Thursday, August 19, 2010

Lilja 4-Ever

Posted as part of Operation 101010
Category: impulse buys / In category: 9 of 10 / Overall: 56 of 100


Why buy?

Part of the Lukas Moodysson box set.

The expectation

A downbeat, emotionally draining drama.

The actuality

Did I say “downbeat”? In the first half hour or so of ‘Lilja 4-Ever’, the eponymous 16 year old heroine (Oksana Akinshina) has her hopes of a new life in America dashed when her mother accompanies her new suitor abroad, leaving Lilja behind in Russia with the vague promise of joining them later.
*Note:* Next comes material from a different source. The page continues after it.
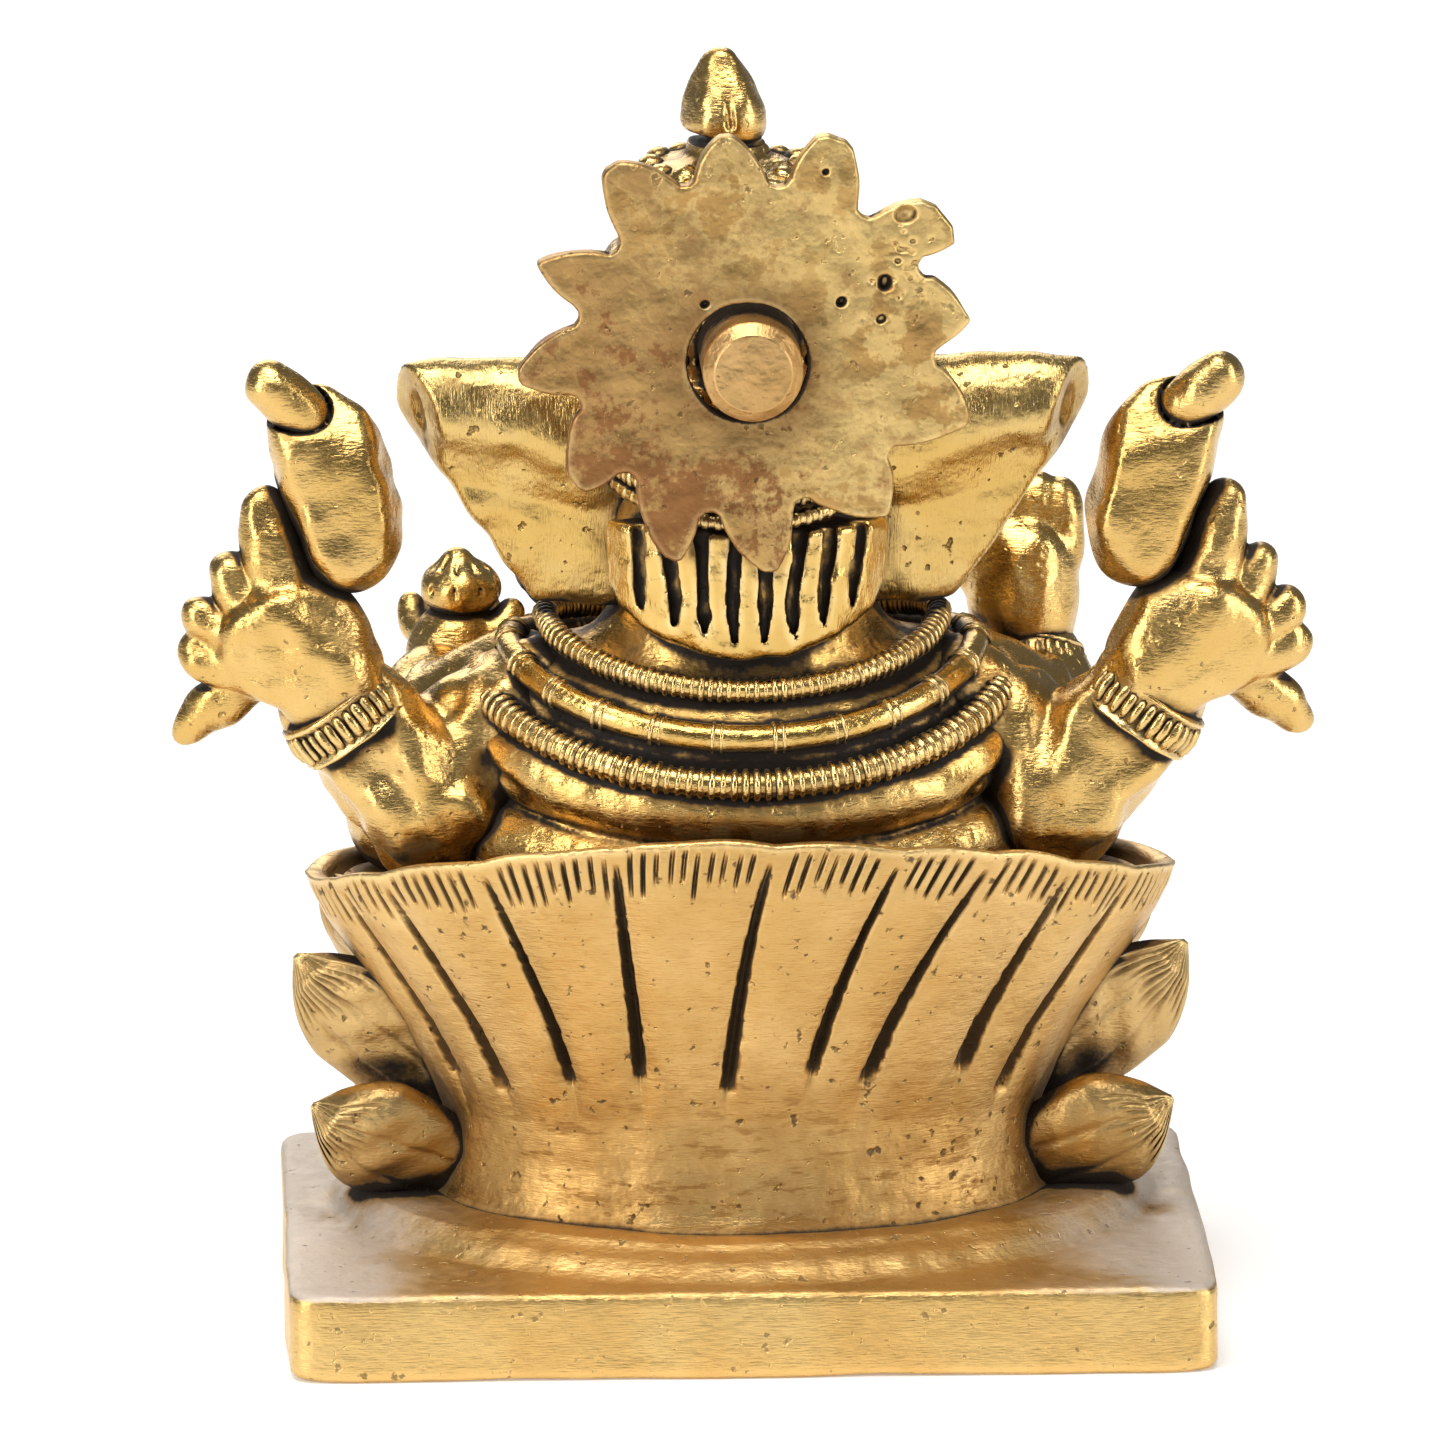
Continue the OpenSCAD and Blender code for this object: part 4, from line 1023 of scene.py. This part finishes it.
# ---------------------------------------------------------------------------
# Front arms and hands. The right hand is held up in blessing, the left holds a
# heaped sweet in its palm, and each wrist has a ribbed band like the rear ones.
# ---------------------------------------------------------------------------
front_paths = {"left": [[-4.4, 4.8, 1.8, 4.1], [0.6, 2.0, -1.7, 3.9], [2.4, 0.4, -3.3, 3.7],
                        [1.8, -2.5, -1.9, 3.2], [0.9, -4.5, -0.4, 2.8]],
               "right": [[-4.4, 4.6, 1.8, 4.1], [0.6, 1.8, -1.7, 3.9], [2.4, 0.2, -3.2, 3.7],
                         [1.9, -2.7, -1.0, 3.2], [1.3, -4.2, 1.6, 2.8]]}
for side, hand in ((1, "left"), (-1, "right")):
    arm = Wax(hand + "_front_arm", 0.25, spare=1.5, side=side)
    arm.limb(front_paths[hand], 1.4)
    arm.limb([[-0.9, 5.4, -2.8, 0.7], [2.6, 4.2, 0.6, 0.7], [2.2, 0.4, 1.9, 0.7],
              [-1.0, -1.4, 1.0, 0.7]], 0.4)
    arm = arm.cast(hand + "_front_arm_wax", figure_gold, 0.09, 3.4, 80 + side)
    add(arm, hand + "_front_arm")

left_band = bangle("left_front_bracelet", "left_front_bangle", 3.15, 1.25, 28, 52, 8, 84)
add(left_band, "left_front_bracelet")
right_band = bangle("right_front_bracelet", "right_front_bangle", 3.05, 1.25, 28, 32, 0, 86)
add(right_band, "right_front_bracelet")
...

Lilja’s bad-tempered Aunt Anna (Liliya Shinkaryova) cons her out of her mother’s apartment, coercing her into a move to a dingy towerblock flat with peeling wallpaper, threadbare carpets and defective plumbing. It’s enough to make your average Ken Loach film look like a feelgood rom-com. And things only get worse for our girl.
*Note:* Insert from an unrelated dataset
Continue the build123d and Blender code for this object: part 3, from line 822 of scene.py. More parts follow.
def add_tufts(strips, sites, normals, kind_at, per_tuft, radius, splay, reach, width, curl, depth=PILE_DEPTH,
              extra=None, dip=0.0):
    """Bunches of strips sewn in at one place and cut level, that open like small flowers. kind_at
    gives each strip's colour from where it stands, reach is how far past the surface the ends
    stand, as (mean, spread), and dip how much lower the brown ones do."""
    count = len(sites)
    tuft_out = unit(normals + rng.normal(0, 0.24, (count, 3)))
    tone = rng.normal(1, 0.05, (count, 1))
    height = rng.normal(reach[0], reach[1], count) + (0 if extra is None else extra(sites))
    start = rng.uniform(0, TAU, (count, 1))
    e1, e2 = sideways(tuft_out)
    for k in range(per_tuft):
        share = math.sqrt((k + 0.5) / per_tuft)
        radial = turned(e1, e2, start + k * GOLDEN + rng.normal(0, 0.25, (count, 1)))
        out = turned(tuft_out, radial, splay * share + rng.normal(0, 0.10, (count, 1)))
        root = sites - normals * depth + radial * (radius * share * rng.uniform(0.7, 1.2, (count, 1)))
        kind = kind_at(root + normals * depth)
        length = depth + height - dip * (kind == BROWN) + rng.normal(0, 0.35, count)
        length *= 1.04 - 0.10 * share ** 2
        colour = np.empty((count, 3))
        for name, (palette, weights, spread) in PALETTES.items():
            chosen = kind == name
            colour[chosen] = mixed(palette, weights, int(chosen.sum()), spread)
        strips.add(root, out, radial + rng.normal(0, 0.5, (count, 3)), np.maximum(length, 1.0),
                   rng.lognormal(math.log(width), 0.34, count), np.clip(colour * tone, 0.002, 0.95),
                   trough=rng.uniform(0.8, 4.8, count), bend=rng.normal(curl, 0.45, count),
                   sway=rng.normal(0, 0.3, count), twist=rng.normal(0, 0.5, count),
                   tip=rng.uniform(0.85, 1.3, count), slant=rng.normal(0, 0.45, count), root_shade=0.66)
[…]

Did I say “emotionally draining”? Lilja is left without money, the electricity cut off, and summoned before social services who are in receipt of a letter from her mother renouncing her care of Lilja and turning her over to the state. Determining to become self-sufficient, Lilja reluctantly lets her so-called best friend Natasha (Elina Benenson) persuade her into turning tricks for older men they meet at a nightclub. When Natasha’s parents find her stash of earnings from these liaisons, she claims the money is Lilja’s, denounces her as a slut and gives her a reputation in the neighbourhood which culminates in a gang rape at the hands of a gang of local youths.

Depressed yet? Hang onto your Prozac, because we’re less than an hour in and the worst is still to come.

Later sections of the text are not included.